Table of contents

What are the best Swift libraries for web scraping?

Web scraping with Swift has become increasingly popular among iOS and macOS developers who want to extract data from websites for their applications. While Swift may not be the first language that comes to mind for web scraping, it offers several robust libraries that make data extraction efficient and straightforward. This comprehensive guide covers the best Swift libraries for web scraping, complete with code examples and practical implementation strategies.

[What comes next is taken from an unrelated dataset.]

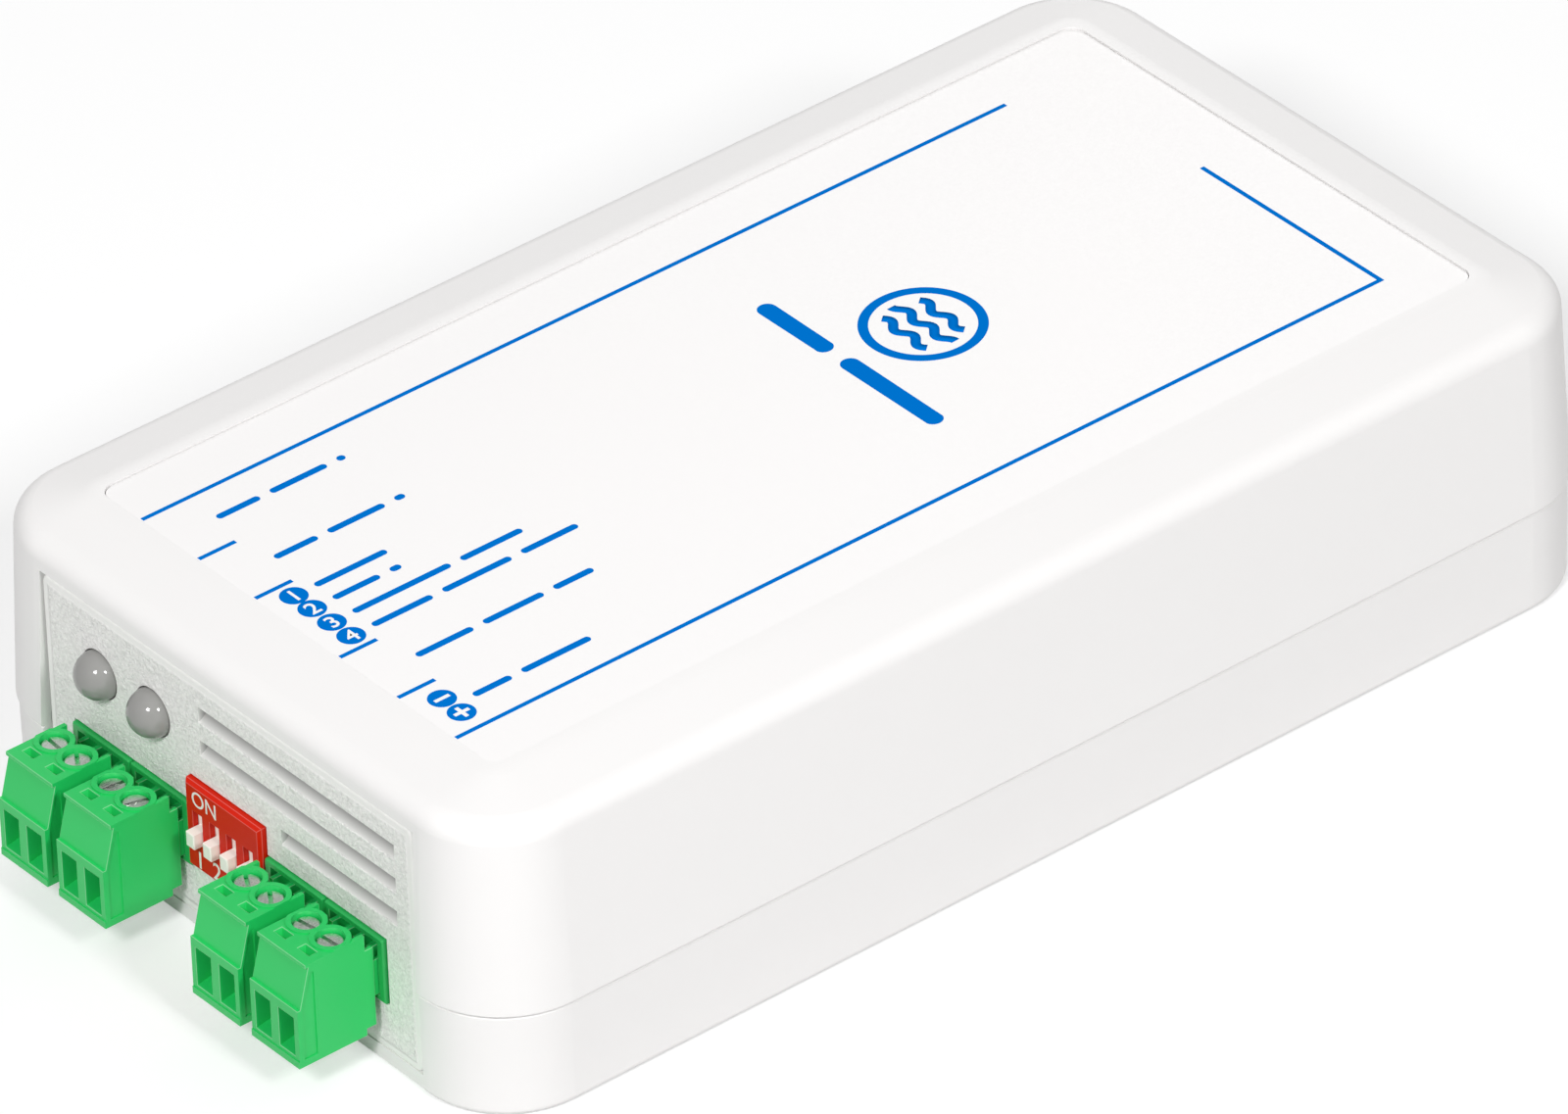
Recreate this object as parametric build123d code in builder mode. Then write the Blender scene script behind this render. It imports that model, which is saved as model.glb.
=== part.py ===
"""A four-channel water leak detector: a two-part plastic case on a circuit board.

Millimetres, +Z up. The connector panel faces -Y and the long sides face -X and +X.
The origin is the middle of the flat underside of the case.
"""
import os
from math import radians, sqrt, tan

from build123d import *

os.makedirs("parts", exist_ok=True)

# Case, outside
case_width = 77.6
case_length = 137.2
case_height = 33.6
corner_radius = 10.0
seam_height = 11.5
wall = 2.0

# Cover: drafted walls under a crown that slopes away from the label
cover_draft = 2.5
crown_slope = 12.0
crown_edge_radius = 2.4
crown_top_radius = 7.0
shoulder_run = 8.225
roof = 2.2
cover_lip_radius = 0.25

# Base: set in a little under the cover
cover_overhang = 0.25
base_draft = 0.75
base_edge_radius = 0.8
base_floor = 1.6
seam_groove = 0.3
tongue_thickness = 0.9
tongue_height = 1.2
shell_gap = 0.1

# Label on the cover, inside a flat rim
rim_side = 1.2
rim_end = 0.925
label_corner = 1.6
label_thickness = 0.3
label_recess = 0.5
label_gap = 0.1

# End panels: a plate in the opening, and a flange that the shells hold from both sides
panel_width = 55.3
panel_headroom = 4.55
panel_lift = 0.05
panel_corner = 0.9
panel_edge_radius = 0.3
panel_recess = 0.05
panel_plate = 2.1
panel_flange = 1.2
flange_reach = 0.9
panel_gap = 0.25
opening_draft = 1.0
guide_width = 2.0
guide_depth = 1.5
guide_gap = 0.1

# Blind louvres in the front panel: two long ones over the switches and a short one beside them
louvre_depth = 1.2
louvre_height = 1.7
louvre_drop = 2.95
louvre_foot = 2.5
louvre_right = 24.85
louvre_long_left = -4.2
louvre_short_left = 7.65

# Screws that close the case from below
case_screw_side = 7.3
case_screw_end = 12.1
case_boss_radius = 4.0
case_screw_radius = 1.45
case_head_radius = 2.7
case_head_height = 2.0
case_head_depth = 4.0
case_screw_length = 14.0
screw_pass_gap = 0.25
screw_bite_gap = 0.05
head_well_gap = 0.3
head_edge = 0.35
slot_width = 0.8
slot_depth = 0.9

# Circuit board
board_side_gap = 1.0
board_rear_gap = 7.2
board_thickness = 1.6
board_corner = 1.0
board_top = 7.15
board_gap = 0.2
board_screw_side = 3.5
board_screw_end = 13.5
standoff_radius = 3.0
board_screw_radius = 1.2
board_head_radius = 2.4
board_head_height = 1.6
board_screw_length = 5.0
lead_hole_gap = 0.25
lead_tail = 1.1
lead_bend = 0.9

# Status lights
led_radius = 2.5
led_lift = 0.075
led_outer = 18.95
led_inner = 10.9
led_barrel = 6.0
led_flange_radius = 2.9
led_flange = 1.0
led_hole_gap = 0.1
led_lead = 0.5
led_pitch = 2.54
led_lead_clear = 2.0

# Terminal headers on the board, placed from the middle of the connectors
connector_x = -0.45
terminal_outer = 19.0
terminal_inner = 10.15
pole_pitch = 3.5
header_width = 8.75
header_height = 7.25
header_length = 9.4
header_proud = 0.4
header_wall = 0.85
header_roof = 0.65
header_sole = 0.7
header_back = 1.6
header_corner = 0.3
header_edge = 0.15
cutout_gap = 0.1
pin_size = 0.9
pin_over_bar = 0.15
pin_tip = 0.3
pin_fit = 0.05
pin_front = 0.8

# Pluggable terminal, seen from the side: distances out from the panel face, heights over its sole
plug_width = 7.1
plug_height = 11.2
plug_reach = 9.95
plug_sole = 4.05
lip_height = 0.8
lower_front = 9.85
ledge_height = 6.5
slant_foot = 9.5
slant_head = 8.35
plate_front = 8.7
plate_thickness = 0.42
plug_rear = 0.9
sole_notch = 2.0
sole_notch_height = 0.75
shoulder = 7.9
fin_rear = 1.8
fin_step = 9.5
fin_thickness = 0.45
nose_length = 6.85
nose_side_gap = 0.1
nose_sole_gap = 0.1
nose_chamfer = 0.3
key_width = 0.5
key_height = 1.2
key_spread = 1.0
strip_rear = 7.75
strip_inset = 0.25
strip_top = 10.2
strip_corner = 0.25
strip_depth = 0.12

# Wells, test holes and wire entries of a plug
well_out = 4.35
well_gap = 0.1
collar_wall = 0.52
collar_rise = 0.15
head_sink = 0.3
head_radius = 1.35
head_height = 1.3
head_gap = 0.05
head_chamfer = 0.15
driver_slot = 0.42
driver_slot_depth = 0.6
shank_radius = 0.95
shank_gap = 0.1
test_out = 7.0
test_width = 1.7
test_length = 0.95
test_depth = 1.0
test_taper = 12.0
entry_width = 2.3
entry_bottom = 1.15
entry_top = 5.5
throat_width = 1.9
throat_bottom = 2.1
throat_top = 5.0

# Rising cage clamp in each pole
cage_width = 2.7
cage_depth = 3.1
cage_height = 4.9
cage_wall = 0.35
cage_top = 0.9
cage_sole = 0.6
cage_rest = 1.5
cage_travel = 1.6
chamber_gap = 0.05
cage_under = 0.1
cage_over = 0.5
bar_width = 1.5
bar_thickness = 0.55
bar_bottom = 4.8
socket_wall = 0.3
socket_height = 1.3
socket_length = 4.0
socket_end_gap = 0.45
contact_gap = 0.05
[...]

Top Swift Libraries for Web Scraping

1. Alamofire - HTTP Networking Made Easy

Alamofire is the most popular HTTP networking library for Swift, providing a clean and elegant interface for making network requests. While primarily designed for API consumption, it's excellent for web scraping tasks that require HTTP requests.

Key Features:

  • Simple request/response handling
  • Built-in JSON and XML parsing
  • Request/response interceptors
  • SSL certificate validation
  • Request retry mechanisms

Installation:

// Package.swift
dependencies: [
    .package(url: "https://github.com/Alamofire/Alamofire.git", from: "5.6.0")
]

Basic Usage Example:

import Alamofire

func scrapeWebpage(url: String) {
    AF.request(url).responseString { response in
        switch response.result {
        case .success(let html):
            // Process the HTML content
            parseHTMLContent(html)
        case .failure(let error):
            print("Error: \(error)")
        }
    }
}

func parseHTMLContent(_ html: String) {
    // Parse HTML using SwiftSoup or Kanna
    print("Received HTML: \(html)")
}

Advanced Configuration:

import Alamofire

class WebScraper {
    private let session: Session

    init() {
        let configuration = URLSessionConfiguration.default
        configuration.timeoutIntervalForRequest = 30
        configuration.timeoutIntervalForResource = 60

        self.session = Session(configuration: configuration)
    }

    func scrapeWithHeaders(url: String, headers: HTTPHeaders) {
        session.request(url, headers: headers)
            .validate(statusCode: 200..<300)
            .responseString { response in
                switch response.result {
                case .success(let html):
                    self.processHTML(html)
                case .failure(let error):
                    self.handleError(error)
                }
            }
    }

    private func processHTML(_ html: String) {
        // HTML processing logic
    }

    private func handleError(_ error: AFError) {
        print("Scraping failed: \(error.localizedDescription)")
    }
}

2. SwiftSoup - HTML Parsing Library

SwiftSoup is a pure Swift HTML parser inspired by the popular Java library jsoup. It provides a convenient API for extracting and manipulating HTML data using CSS selectors and DOM traversal methods.

Key Features:

  • CSS selector support
  • DOM tree manipulation
  • Clean and intuitive API
  • Safe HTML parsing
  • Element attribute extraction

Installation:

// Package.swift
dependencies: [
    .package(url: "https://github.com/scinfu/SwiftSoup.git", from: "2.4.3")
]

Basic HTML Parsing:

import SwiftSoup

func parseHTML(_ html: String) {
    do {
        let doc = try SwiftSoup.parse(html)

        // Extract title
        let title = try doc.title()
        print("Page title: \(title)")

        // Extract all links
        let links = try doc.select("a[href]")
        for link in links {
            let url = try link.attr("href")
            let text = try link.text()
            print("Link: \(text) -> \(url)")
        }

        // Extract specific content by CSS selector
        let articles = try doc.select("article.post")
        for article in articles {
            let headline = try article.select("h2").first()?.text() ?? ""
            let content = try article.select(".content").text()
            print("Article: \(headline)")
            print("Content: \(content)")
        }

    } catch {
        print("HTML parsing error: \(error)")
    }
}

Advanced SwiftSoup Usage:

import SwiftSoup

class HTMLParser {
    func extractProductData(_ html: String) -> [Product] {
        var products: [Product] = []

        do {
            let doc = try SwiftSoup.parse(html)
            let productElements = try doc.select(".product-item")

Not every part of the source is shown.